L’historienne Sylvie Moret Petrini a exhumé le Journal de Cécile Constant. Chaque jour, de 1809 à 1819, les préceptrices de cette écolière lausannoise issue d’une excellente famille ont noté dans des carnets les bonnes et mauvaises actions de leur unique élève. On peut suivre Cécile de 6 ans jusqu’à 17 ans. Principal objectif de l’éducation: l’enfant « doit plaire et être aimée de tout ce qui l’approche », grâce aux qualités que sont l’obéissance, la docilité et le bon cœur. Le moyen d’acquérir ces belles vertus? Ne jamais laisser la petite fille dans l’oisiveté. Cécile est occupée du matin au soir sans le moindre répit: leçons, promenades, jeux, piano, broderie… Et le fouet comme ultime recours.

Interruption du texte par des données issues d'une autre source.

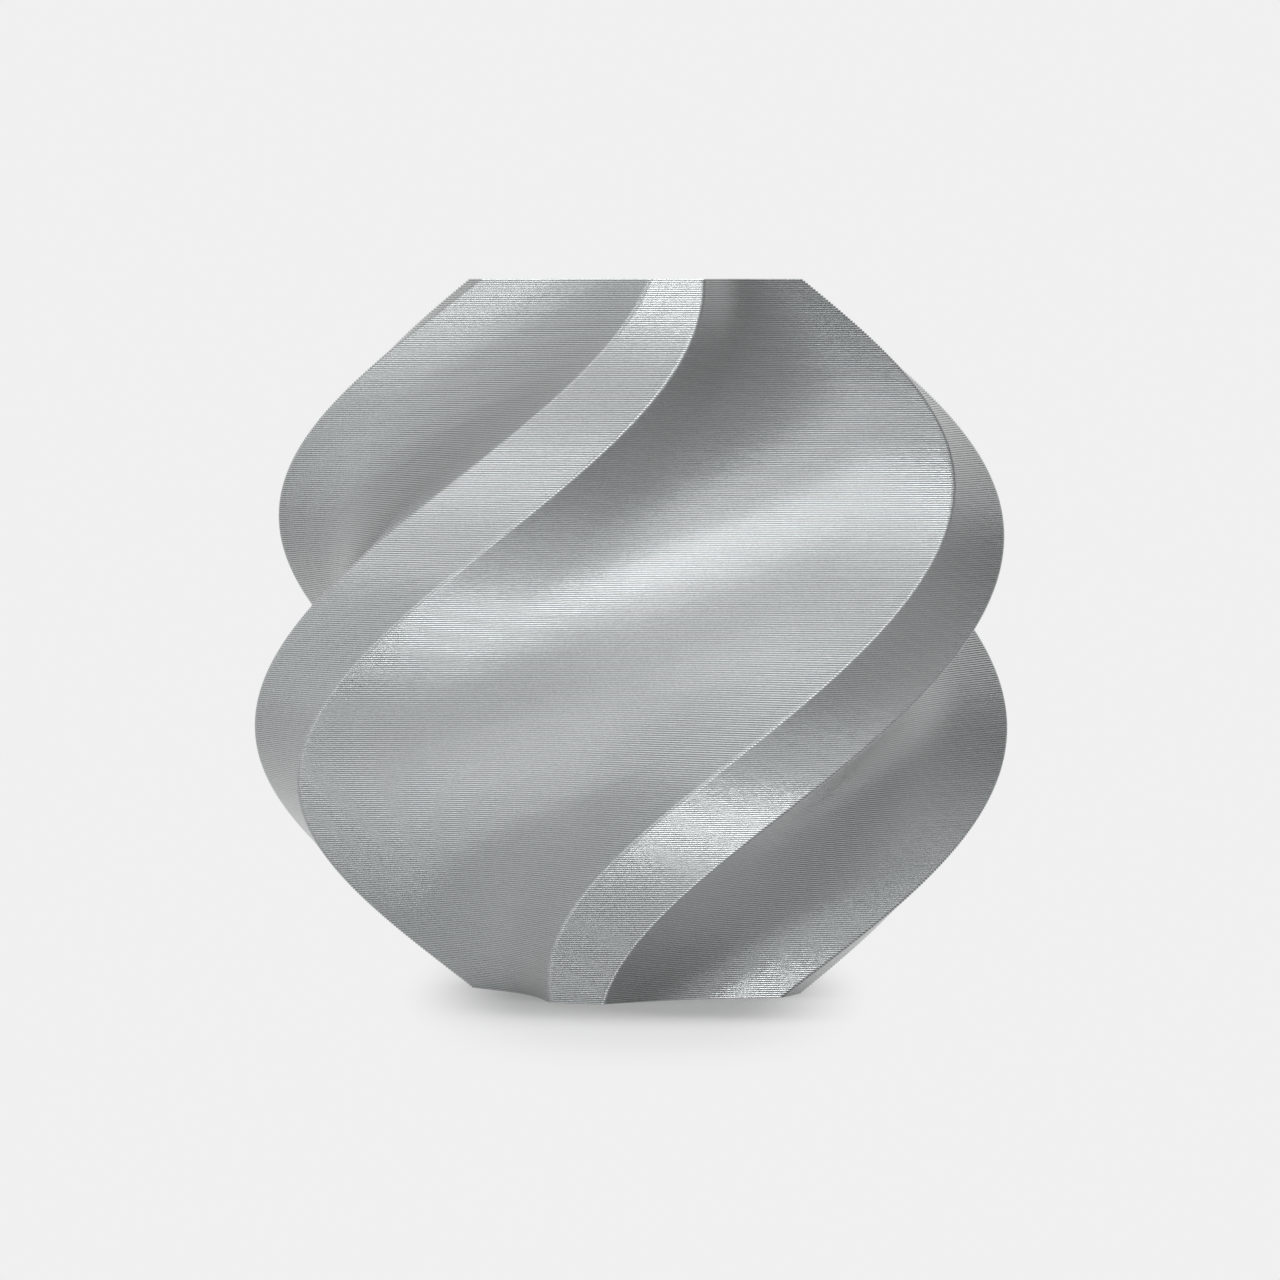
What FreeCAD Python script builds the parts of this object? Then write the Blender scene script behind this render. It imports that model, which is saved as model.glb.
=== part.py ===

Une étude de Mariama Keba traite de la préoccupation des médecins lausannois que suscita l’école obligatoire au XIXe siècle. Selon eux, les longues heures sur les bancs conduisaient à la multiplication des scolioses chez les jeunes. Les spécialistes s’inquiétaient particulièrement du cas des jeunes filles. Pour deux raisons: la déformation dorsale met leur beauté en péril et risque de porter préjudice à une future grossesse.

Fribourg plus inégalitaire que Vaud

Enfin, Anne-Françoise Praz s’est intéressée à l’égalité des sexes dans les écoles vaudoises et fribourgeoises entre le XIXe et le XXe siècle. Elle soutient, chiffres à l’appui, que Fribourg discriminait bien davantage les filles que Vaud. L’historienne a établi une statistique dans quatre villages des deux cantons, entre 1860 et 1930. Les garçons fribourgeois avaient 4,75 fois plus de chances que les Fribourgeoises d’accéder à une école post-obligatoire, alors que leurs homologues vaudois n’avaient que 2,45 fois plus de chances. En outre, Vaud instaure très vite (en 1865) la mixité pour l’école obligatoire, alors que Fribourg délègue aux congrégations religieuses l’éducation des filles, avec des programmes différents. Dans ce dernier canton, l’école est obligatoire jusqu’à 15 ans pour les filles et 16 ans pour les garçons.

A travers le prisme de l’école et de l’éducation, la Revue historique vaudoise ouvre ainsi des perspectives plus larges sur l’histoire des mentalités.